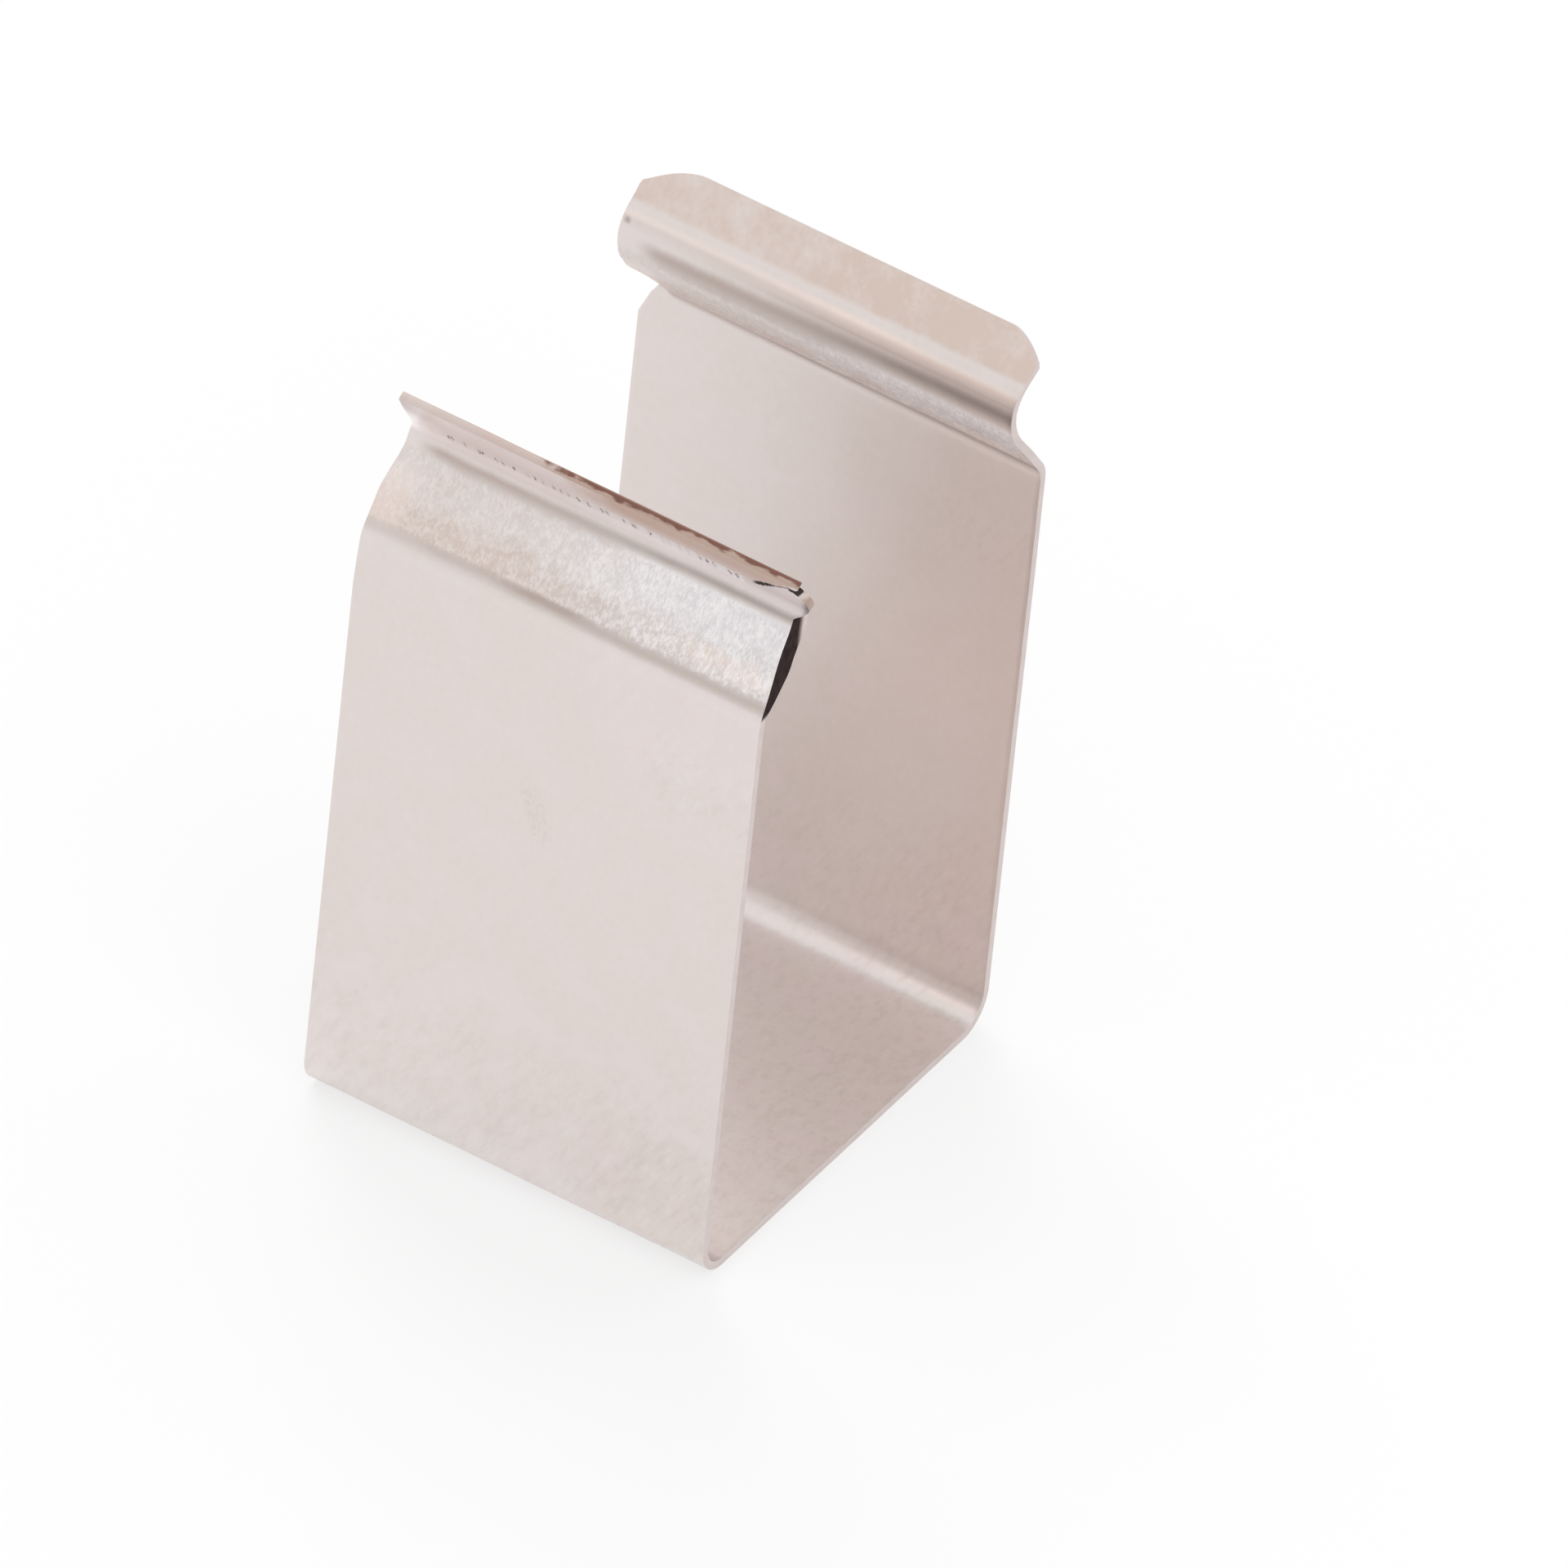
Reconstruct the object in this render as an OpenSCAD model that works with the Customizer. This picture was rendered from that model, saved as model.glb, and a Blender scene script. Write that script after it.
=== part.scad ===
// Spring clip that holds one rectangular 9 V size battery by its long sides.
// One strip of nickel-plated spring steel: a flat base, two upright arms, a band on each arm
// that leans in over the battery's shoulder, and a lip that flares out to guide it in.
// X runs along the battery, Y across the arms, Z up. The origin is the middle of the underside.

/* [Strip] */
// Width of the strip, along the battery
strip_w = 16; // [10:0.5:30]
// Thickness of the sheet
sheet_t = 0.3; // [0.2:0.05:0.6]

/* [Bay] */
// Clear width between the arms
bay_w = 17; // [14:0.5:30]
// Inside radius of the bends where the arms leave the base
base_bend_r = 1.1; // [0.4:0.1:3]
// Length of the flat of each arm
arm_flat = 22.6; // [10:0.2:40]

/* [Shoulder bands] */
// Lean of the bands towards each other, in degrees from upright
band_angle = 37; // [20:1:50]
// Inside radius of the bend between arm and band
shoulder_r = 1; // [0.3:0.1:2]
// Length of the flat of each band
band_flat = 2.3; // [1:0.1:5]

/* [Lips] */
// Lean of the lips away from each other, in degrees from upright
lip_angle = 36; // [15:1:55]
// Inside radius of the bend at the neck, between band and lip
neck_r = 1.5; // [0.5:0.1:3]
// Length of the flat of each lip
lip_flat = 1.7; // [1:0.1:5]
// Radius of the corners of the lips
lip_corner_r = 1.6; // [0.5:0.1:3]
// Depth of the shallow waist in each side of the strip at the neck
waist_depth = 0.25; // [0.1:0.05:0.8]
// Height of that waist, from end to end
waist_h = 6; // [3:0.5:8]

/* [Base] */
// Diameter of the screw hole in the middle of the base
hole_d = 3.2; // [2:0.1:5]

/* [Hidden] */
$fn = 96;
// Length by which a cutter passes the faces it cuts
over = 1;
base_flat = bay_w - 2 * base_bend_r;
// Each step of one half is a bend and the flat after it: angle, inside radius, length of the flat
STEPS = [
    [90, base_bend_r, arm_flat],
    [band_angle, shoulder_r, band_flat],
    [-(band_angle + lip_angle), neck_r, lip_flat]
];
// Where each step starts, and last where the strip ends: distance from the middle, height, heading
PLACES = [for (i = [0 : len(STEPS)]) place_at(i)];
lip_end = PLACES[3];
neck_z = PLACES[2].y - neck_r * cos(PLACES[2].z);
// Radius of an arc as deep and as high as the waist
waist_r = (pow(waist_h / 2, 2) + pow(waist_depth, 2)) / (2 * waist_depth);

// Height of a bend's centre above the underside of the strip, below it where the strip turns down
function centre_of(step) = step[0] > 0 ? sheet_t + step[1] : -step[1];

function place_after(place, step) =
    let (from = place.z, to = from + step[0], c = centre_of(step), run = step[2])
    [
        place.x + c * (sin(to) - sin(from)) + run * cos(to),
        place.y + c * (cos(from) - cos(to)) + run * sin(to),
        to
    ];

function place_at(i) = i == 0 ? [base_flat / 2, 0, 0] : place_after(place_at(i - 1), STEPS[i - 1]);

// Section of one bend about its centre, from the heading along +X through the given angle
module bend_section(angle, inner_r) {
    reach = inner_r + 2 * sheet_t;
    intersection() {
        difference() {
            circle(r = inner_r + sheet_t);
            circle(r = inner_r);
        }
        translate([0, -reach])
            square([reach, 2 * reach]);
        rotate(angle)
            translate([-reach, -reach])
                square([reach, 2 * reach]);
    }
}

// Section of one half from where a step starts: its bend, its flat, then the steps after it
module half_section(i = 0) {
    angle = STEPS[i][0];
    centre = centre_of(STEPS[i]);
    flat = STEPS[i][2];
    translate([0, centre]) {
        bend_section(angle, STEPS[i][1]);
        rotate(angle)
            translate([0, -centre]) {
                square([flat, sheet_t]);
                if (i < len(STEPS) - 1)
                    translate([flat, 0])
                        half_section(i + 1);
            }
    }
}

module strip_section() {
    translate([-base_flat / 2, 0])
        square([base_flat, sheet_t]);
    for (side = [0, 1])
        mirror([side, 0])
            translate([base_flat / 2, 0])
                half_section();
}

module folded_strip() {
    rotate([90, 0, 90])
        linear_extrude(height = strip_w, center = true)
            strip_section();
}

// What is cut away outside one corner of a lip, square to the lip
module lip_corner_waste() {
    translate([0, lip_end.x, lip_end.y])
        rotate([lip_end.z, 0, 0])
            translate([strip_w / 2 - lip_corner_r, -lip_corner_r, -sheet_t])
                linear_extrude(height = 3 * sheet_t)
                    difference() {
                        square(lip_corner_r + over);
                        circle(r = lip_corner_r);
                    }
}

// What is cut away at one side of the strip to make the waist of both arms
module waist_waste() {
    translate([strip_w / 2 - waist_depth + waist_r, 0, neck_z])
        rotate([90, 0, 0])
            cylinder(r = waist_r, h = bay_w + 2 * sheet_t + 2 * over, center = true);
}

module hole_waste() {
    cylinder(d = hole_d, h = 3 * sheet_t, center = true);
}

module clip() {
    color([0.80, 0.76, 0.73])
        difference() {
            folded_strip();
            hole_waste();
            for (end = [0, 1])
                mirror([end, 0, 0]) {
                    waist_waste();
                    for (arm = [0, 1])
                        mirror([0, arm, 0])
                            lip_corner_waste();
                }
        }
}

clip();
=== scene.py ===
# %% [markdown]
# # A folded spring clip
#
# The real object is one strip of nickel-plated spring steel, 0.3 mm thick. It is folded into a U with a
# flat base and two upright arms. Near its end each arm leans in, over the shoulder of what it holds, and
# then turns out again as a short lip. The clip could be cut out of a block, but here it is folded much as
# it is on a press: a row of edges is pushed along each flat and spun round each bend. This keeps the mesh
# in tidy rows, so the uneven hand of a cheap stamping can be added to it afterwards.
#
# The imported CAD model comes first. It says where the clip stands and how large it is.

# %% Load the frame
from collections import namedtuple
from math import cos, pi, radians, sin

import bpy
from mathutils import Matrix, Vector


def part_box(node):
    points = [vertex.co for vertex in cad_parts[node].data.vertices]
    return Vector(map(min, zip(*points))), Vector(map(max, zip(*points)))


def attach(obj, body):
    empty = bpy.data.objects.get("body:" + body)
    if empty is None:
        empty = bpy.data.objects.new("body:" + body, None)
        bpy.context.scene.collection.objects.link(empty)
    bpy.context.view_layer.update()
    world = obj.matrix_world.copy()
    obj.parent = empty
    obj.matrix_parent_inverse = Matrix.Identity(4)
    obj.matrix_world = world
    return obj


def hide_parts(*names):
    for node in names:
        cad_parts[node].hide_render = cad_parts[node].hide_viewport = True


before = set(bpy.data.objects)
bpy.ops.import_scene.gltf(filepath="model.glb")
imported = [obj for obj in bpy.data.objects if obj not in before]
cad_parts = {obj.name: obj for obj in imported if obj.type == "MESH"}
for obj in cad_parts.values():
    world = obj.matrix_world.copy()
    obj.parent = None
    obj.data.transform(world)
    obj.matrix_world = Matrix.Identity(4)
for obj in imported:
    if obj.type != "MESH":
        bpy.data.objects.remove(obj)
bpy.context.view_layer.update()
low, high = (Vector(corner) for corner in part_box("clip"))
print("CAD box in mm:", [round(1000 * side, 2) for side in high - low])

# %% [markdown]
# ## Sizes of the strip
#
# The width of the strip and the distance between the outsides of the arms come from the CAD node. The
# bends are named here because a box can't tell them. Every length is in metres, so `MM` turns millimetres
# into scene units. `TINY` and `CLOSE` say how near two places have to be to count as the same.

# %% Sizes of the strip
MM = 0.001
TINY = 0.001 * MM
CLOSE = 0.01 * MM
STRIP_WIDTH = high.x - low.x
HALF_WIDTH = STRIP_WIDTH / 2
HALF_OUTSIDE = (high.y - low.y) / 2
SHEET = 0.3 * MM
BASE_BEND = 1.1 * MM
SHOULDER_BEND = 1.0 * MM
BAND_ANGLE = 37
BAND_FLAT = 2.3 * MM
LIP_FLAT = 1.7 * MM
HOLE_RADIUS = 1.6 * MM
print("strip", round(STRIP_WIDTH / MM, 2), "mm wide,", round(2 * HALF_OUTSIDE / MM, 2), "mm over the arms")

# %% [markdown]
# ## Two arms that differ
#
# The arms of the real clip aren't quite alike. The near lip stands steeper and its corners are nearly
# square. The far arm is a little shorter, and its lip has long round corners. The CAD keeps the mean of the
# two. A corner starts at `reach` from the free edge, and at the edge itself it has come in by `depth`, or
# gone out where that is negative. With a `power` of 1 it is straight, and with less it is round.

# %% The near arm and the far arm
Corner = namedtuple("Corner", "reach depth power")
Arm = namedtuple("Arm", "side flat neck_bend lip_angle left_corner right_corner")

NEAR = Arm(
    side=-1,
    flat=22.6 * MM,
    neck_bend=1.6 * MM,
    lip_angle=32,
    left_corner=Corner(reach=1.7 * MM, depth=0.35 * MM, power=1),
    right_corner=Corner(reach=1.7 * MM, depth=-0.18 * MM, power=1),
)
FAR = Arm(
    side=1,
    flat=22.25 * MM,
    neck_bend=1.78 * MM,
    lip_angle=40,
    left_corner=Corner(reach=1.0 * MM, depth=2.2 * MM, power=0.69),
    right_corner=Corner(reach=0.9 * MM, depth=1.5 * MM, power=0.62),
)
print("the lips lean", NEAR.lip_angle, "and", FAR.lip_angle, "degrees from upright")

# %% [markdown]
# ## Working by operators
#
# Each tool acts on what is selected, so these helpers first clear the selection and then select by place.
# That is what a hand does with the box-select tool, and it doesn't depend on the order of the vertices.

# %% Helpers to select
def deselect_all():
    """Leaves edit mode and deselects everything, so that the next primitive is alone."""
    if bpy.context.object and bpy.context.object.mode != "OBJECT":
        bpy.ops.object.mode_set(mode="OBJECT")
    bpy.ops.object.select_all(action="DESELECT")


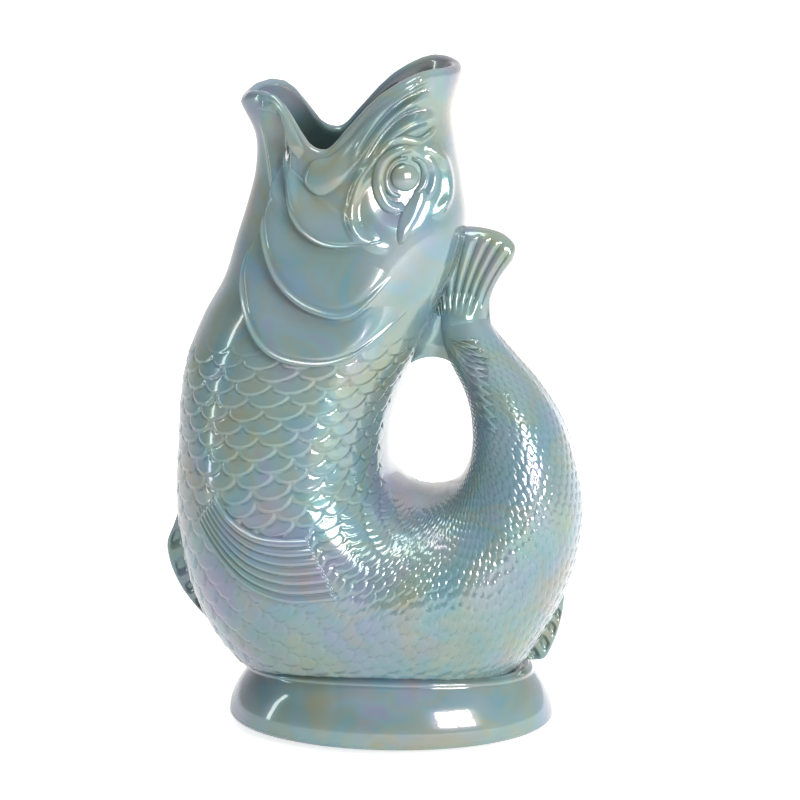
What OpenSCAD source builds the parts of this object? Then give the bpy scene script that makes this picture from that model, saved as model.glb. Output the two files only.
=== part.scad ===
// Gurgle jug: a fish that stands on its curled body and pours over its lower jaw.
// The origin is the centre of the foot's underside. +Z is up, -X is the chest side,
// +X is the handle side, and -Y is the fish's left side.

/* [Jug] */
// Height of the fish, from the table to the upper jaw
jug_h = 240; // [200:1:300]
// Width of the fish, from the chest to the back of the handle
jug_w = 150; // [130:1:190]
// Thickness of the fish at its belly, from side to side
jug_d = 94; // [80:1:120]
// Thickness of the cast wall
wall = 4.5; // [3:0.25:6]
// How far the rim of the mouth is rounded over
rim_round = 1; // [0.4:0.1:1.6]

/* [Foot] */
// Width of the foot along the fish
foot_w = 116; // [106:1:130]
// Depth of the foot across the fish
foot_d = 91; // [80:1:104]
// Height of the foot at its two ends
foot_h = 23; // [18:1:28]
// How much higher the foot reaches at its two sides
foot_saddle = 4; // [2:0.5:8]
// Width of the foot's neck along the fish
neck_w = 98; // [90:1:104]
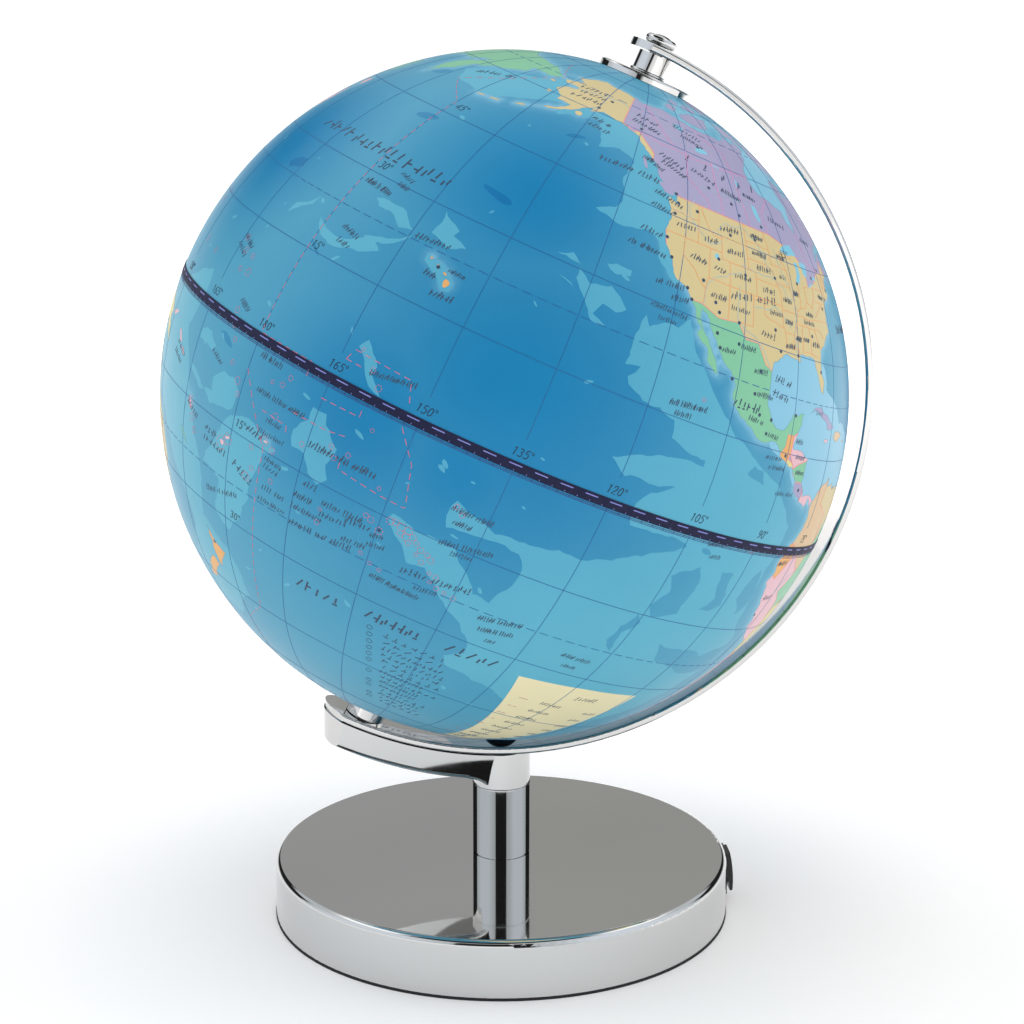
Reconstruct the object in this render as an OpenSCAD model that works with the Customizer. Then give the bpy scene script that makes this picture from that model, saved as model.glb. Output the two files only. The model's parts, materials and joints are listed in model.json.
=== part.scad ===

+++

— AIM OF THE TASK —
Extract, exactly, the lines above that begin at the line containing "listed in model.json." and end at the final line of the records; add no other text.

— THE SOLUTION —
Reconstruct the object in this render as an OpenSCAD model that works with the Customizer. Then give the bpy scene script that makes this picture from that model, saved as model.glb. Output the two files only. The model's parts, materials and joints are listed in model.json.
=== part.scad ===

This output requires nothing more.